Wednesday, September 23, 2009

Matahari & Air (Sun & Holy Water)

Oka is waiting at the car to take us to another temple, the temple of holy water. This water you can drink, Annie tells me, or swim. But it is very cold. More highway close calls, and we descend to another temple. We navigate stairs and turns, past koi ponds and gardens and vendors. (Annie points out how they attach themselves to the other tourists, but not to me because I wear traditional Indonesian dress). We stop at the long square pools of blue-hued water (In Indonesian, water is called “air”: pronounced “ire” and don’t forget to roll that “r” like it’s Spanish--my favorite part).

Above mossy black-green headstones, carved spouts shoot icy water onto the men and women, young and very old, submerging themselves, and their prayers, in its cleansing stream. It’s beautiful to watch. They place their smoldering incense and palm and flower offerings on a headstone, the price for entry, then slowly wade through the icy blue. They clasp hands under the stream, heads bowed. I try to imagine what they pray for, what cold holy water feels like, what they see when they submerge themselves. Some hold their breath and wait, others pop up quickly with surprise. All are dripping. Dry clothes that had once billowed on entry, now trace all each body’s most intimate shapes and curves. He holds his head under the spout, in prayer, letting the water stream down his head (the most holy) for minutes at a time. A old woman in an eggplant-colored kaballah, fill a white bottle with water to be used later or left on some shrine someplace else. My curious eye or camera shutter never distract their fervent devotion.

The sound of the camera shutter, or a strange woman peering over the brick wall, does distract the men next door. A few feet over is group of 50 or more men standing in a smaller, higher—thus more holy--fenced off pool. There is shouting and
yelling, scratching of heads, and speculating. Talking over the rusted iron fence, one of them invites me to watch as they hoist a massive, tarp covered stone pagoda onto a giant bamboo gurney (the bamboo poles appear almost a six inches in diameter -- are large beyond belief, but still seem like they'll snap under the weight), then lift it, over their heads, to a high pedestal in the pool. One man shouts orders from the pedestal, the masses grunt, heave, argue and eventually laugh.

I revel with how many men it's going to take to lift this one small stone. I think of Annie’s one holy man with big powers, carving out the stone temples and hoisting rocks 100 times the size of this. It’s much more magical to envision one man doing amazing things, alone. But it’s much more interesting watching this large group of men—all focused on the same goal, all practicing the same religion, all wearing similar style clothing. Yet all so different, the angle of a jawbone, the jutting of a lip, the lines of a face, the silhouette of a nose as the sun hits it. It’s the perfect time for watching, and for photos, since they’re too busy struggling to hide or pose.

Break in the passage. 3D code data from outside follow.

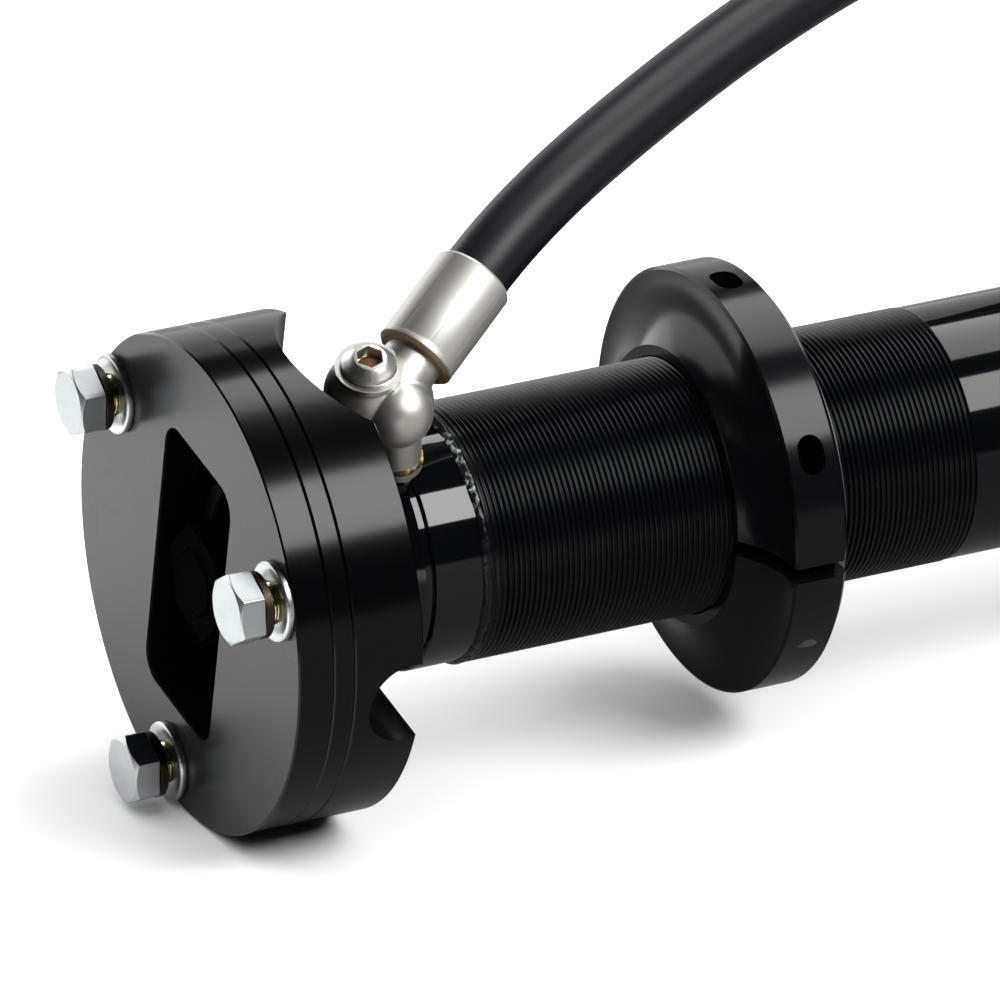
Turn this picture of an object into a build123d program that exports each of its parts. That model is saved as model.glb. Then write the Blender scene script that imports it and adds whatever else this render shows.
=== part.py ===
"""Adjustable telescopic hydraulic damper, body up, with a top mount and a remote reservoir.

Millimetres. The damper's axis is X and runs from the top mount (X = 0, the plate's
front face) to the lower eye. +Z is up: the damper lies on its side on Z = FLOOR_Z.
"""
from build123d import *
from math import cos, radians, sin, sqrt, tan
import os

# ---- driving dimensions ----------------------------------------------------------
MOUNT_R = 50.0              # outside radius of the three mount plates
FLOOR_Z = -MOUNT_R
TOP_PLATE_T = 7.5
SPACER_T = 4.5
HOUSING_T = 14.7
PLATE_EDGE = 0.35           # chamfer on the rims
SPACER_BORE_R = 25.0
BAY_R, BAY_X, BAY_FLOOR_R = 25.6, 42.7, 30.0
ROUND_BAY_R, ROUND_BAY_X, ROUND_BAY_FLOOR_R = 8.8, 24.2, 31.0
MOUNT_CLOCK = 12.0          # the whole mount is turned this far about X
BOLT_PCD_R = 42.5
BOLT_R = 4.0                # M8
BOLT_AF = 13.0
BOLT_HEAD_H = 5.3
BOLT_TIP_X = 19.5
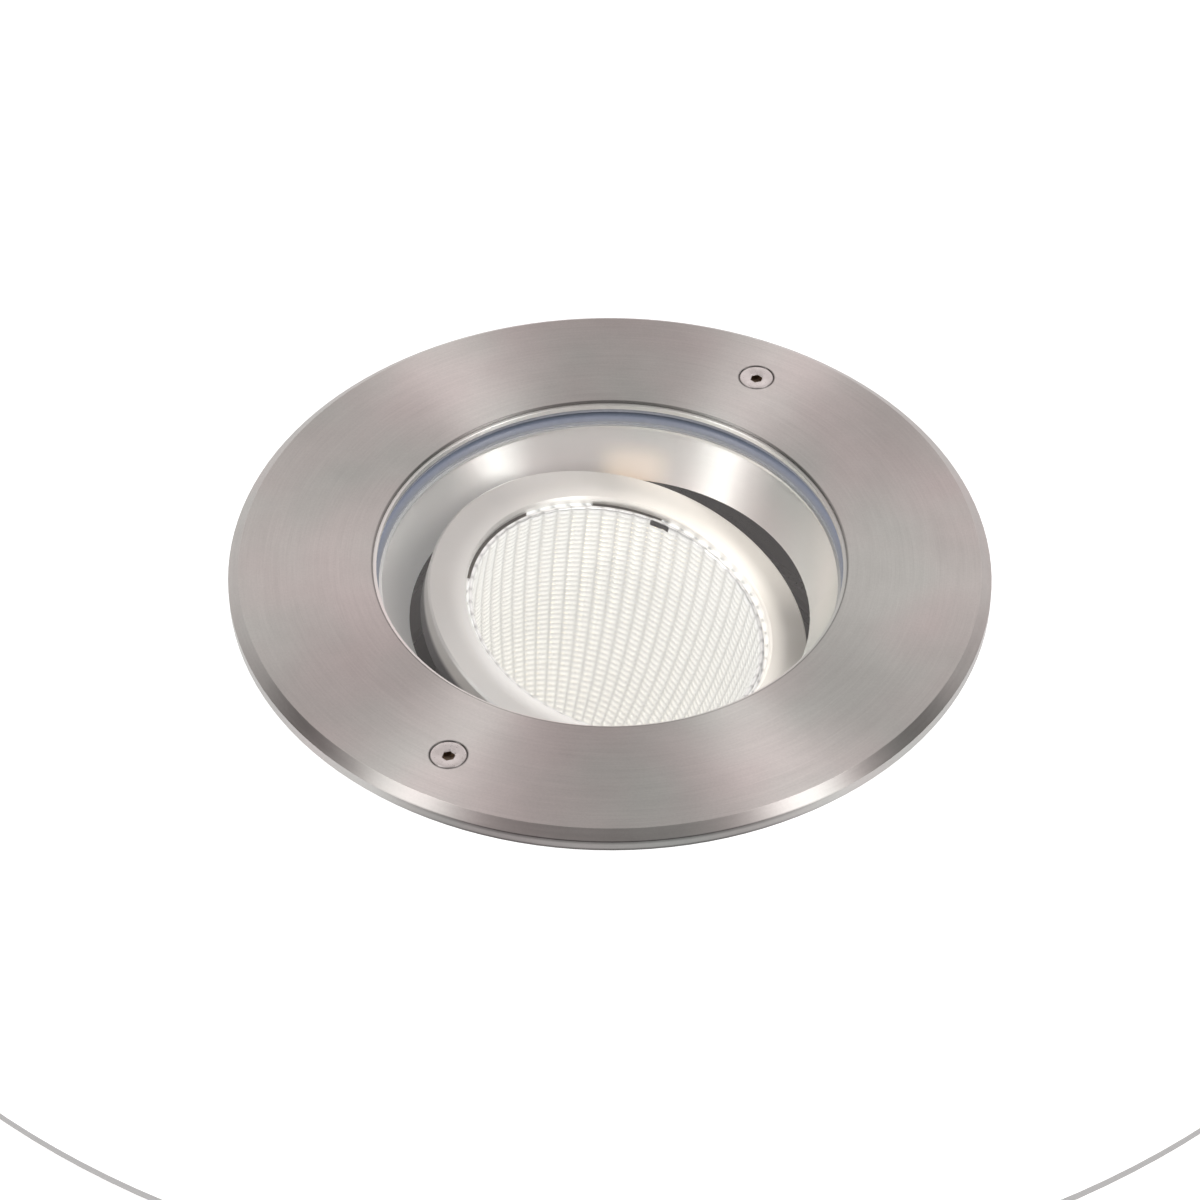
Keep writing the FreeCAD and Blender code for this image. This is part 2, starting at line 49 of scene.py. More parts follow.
# ------------------------------------------------------------------ node helpers
class Mat:
    """A small builder of node materials."""

    def __init__(self, name):
        self.m = bpy.data.materials.new(name)
        self.m.use_nodes = True
        self.t = self.m.node_tree
        self.t.nodes.clear()
        self.out = self.t.nodes.new("ShaderNodeOutputMaterial")

    def n(self, kind, **kw):
        node = self.t.nodes.new(kind)
        for k, v in kw.items():
            setattr(node, k, v)
        return node

    def link(self, a, b):
        self.t.links.new(a, b)

    def bsdf(self, **vals):
        b = self.n("ShaderNodeBsdfPrincipled")
        for k, v in vals.items():
            b.inputs[k.replace("_", " ")].default_value = v
        self.link(b.outputs[0], self.out.inputs[0])
        return b

    def math(self, op, a, b=None, c=None, clamp=False):
        n = self.n("ShaderNodeMath", operation=op, use_clamp=clamp)
        for i, x in enumerate((a, b, c)):
            if x is None:
                continue
            if isinstance(x, (int, float)):
                n.inputs[i].default_value = x
            else:
                self.link(x, n.inputs[i])
        return n.outputs[0]

    def obj(self):
        return self.n("ShaderNodeTexCoord").outputs["Object"]

    def xyz(self, v):
        s = self.n("ShaderNodeSeparateXYZ")
        self.link(v, s.inputs[0])
        return s.outputs

    def vec(self, x, y, z):
        c = self.n("ShaderNodeCombineXYZ")
        for i, a in enumerate((x, y, z)):
            if isinstance(a, (int, float)):
                c.inputs[i].default_value = a
            else:
                self.link(a, c.inputs[i])
        return c.outputs[0]

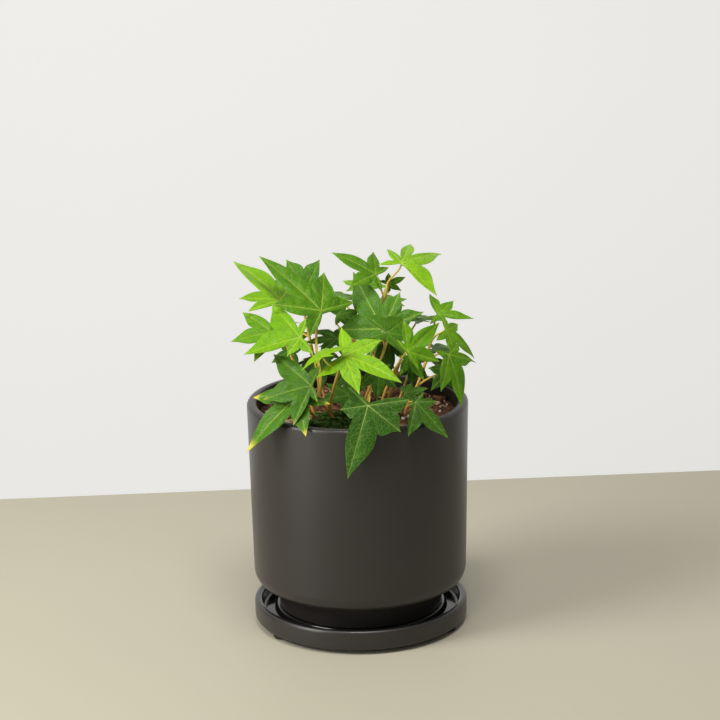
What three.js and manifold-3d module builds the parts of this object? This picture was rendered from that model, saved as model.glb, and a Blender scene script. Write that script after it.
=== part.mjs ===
// Potted English ivy: a matte charcoal cylinder pot on a saucer with three rubber feet,
// filled with potting mix and planted with twelve leafy ivy stems.
// Millimetres, +Z up. The origin is on the pot's axis at the level the feet stand on,
// and -Y is the front of the plant.

import * as THREE from 'three';
import { mergeVertices } from 'three/addons/utils/BufferGeometryUtils.js';
import Module from 'manifold-3d';

const wasm = await Module();
wasm.setup();

// Saucer and its feet
const FOOT_HEIGHT = 2;
const FOOT_RADIUS = 5;
const FOOT_RING_RADIUS = 57;
const FOOT_ANGLES = [-145, -27, 90];
const SAUCER_RADIUS = 63.5;
const SAUCER_HEIGHT = 12.5;
const SAUCER_WALL = 4.5;
const SAUCER_FLOOR = 4.5;
const RING_OUTER = 50.5;
const RING_INNER = 43;
const RING_HEIGHT = 4;

// Pot
const POT_TOP_RADIUS = 65;
const POT_BASE_RADIUS = 63.3;
const POT_WALL = 6;
const POT_FLOOR = 8;
const POT_BASE_Z = 25.5;
const POT_TOP_Z = 136;
const POT_LIP = 2.4;
const POT_HEEL_WIDTH = 6;
const POT_HEEL_HEIGHT = 9;
const POT_FOOT_OUTER = 48.5;
const POT_FOOT_INNER = 41;
const DRAIN_RADIUS = 6;

// Potting mix
const SOIL_TOP_Z = 128;
const SOIL_CROWN = 2;
const SOIL_GAP = 0.3;
const STEM_HOLE_RADIUS = 2.6;
const ROOT_DEPTH = 22;
const CHIP_COUNT = 32;

// Ivy
const STEM_RADIUS = 1.4;
const PETIOLE_RADIUS = 0.8;
const BLADE_THICKNESS = 0.7;
const BLADE_FOLD = 0.13;
const LATHE_STEPS = 40;

const saucerBaseZ = FOOT_HEIGHT;
const saucerTopZ = saucerBaseZ + SAUCER_HEIGHT;
const saucerFloorZ = saucerBaseZ + SAUCER_FLOOR;
const ringTopZ = saucerFloorZ + RING_HEIGHT;
const potFloorZ = POT_BASE_Z + POT_FLOOR;

const group = new THREE.Group();

function addPart(name, geometry, color, roughness) {
  const material = new THREE.MeshStandardMaterial({ color, roughness, metalness: 0 });
  const mesh = new THREE.Mesh(geometry, material);
  mesh.name = name;
  group.add(mesh);
}

// Solids from geometries and back
function toSolid(geometry) {
  const bare = geometry.clone();
  bare.deleteAttribute('normal');
  bare.deleteAttribute('uv');
  const merged = mergeVertices(bare, 1e-4);
  const vertProperties = new Float32Array(merged.attributes.position.array);
  const triVerts = new Uint32Array(merged.index.array);
  return new wasm.Manifold(new wasm.Mesh({ numProp: 3, vertProperties, triVerts }));
}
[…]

As I snap my camera, Annie laughs that it’s always something with me. Always something happening. I see nothing else like it. You show up in Bali you go to big ceremony, you find kaballah, you go to wedding, you show up at stone temple, it is yours alone. You come here, there is this. Always something. We stand in the Indonesian sun. I am laughing. I shrug my shoulders. I don’t know, Annie, guess I just got to Bali at just the right time. (There is no Indonesian translation for what’s been happening lately.)

Even when there is nothing – with you it is something…always see something else.she pauses...I think it is good.

I think I know what she means and I think it's good too. I’ve kneeled to grab a shot of the sun hitting an empty, upturned, silver offering pan. I have to squint to look up at her. Hmmm, I don’t know. But I like it. I am glad you like it.

Then, in the corner of my eye, I see her look around and then down to actually see me. What you taking picture of? She laughs, exasperated.

The sun, Annie! It’s the sun—what is the Indonesian word for sun?

Matahari.


Eye of the day. I repeat it over and over. Annie teaches me bulon (moon) and bintang (star…which is also the name of the Indonesian equivalent to Rainier Beer back home.)

As I snap more shots of the men and make up my mind to leave after this one last try (we’ve been here for hours), I mouth matahari over and over--trying to familiarize my tongue to its form, as I stand in its light.

The stone pagoda is lowered, and pushed back up. Lowered and pushed back up. As matahari shines, the human machine continues to exhale and lifting.

Then they try again. Thin muscles strain even more, men leap from side to side, splashing in holy water, pushing and holding. The bamboo poles never break, only bend, under the enormous weight. Then finally, in a slow and back-breaking push, they make it to the top. One massive stone rests on the other, where it will stay for its single lifetime, and hundreds, perhaps thousands of ours. All the while, in the midst of the chaos, the steady stream of quiet worshipers continue to wade through the pools, past floating bits of magenta and orange flowers, and offer prayers to their gods.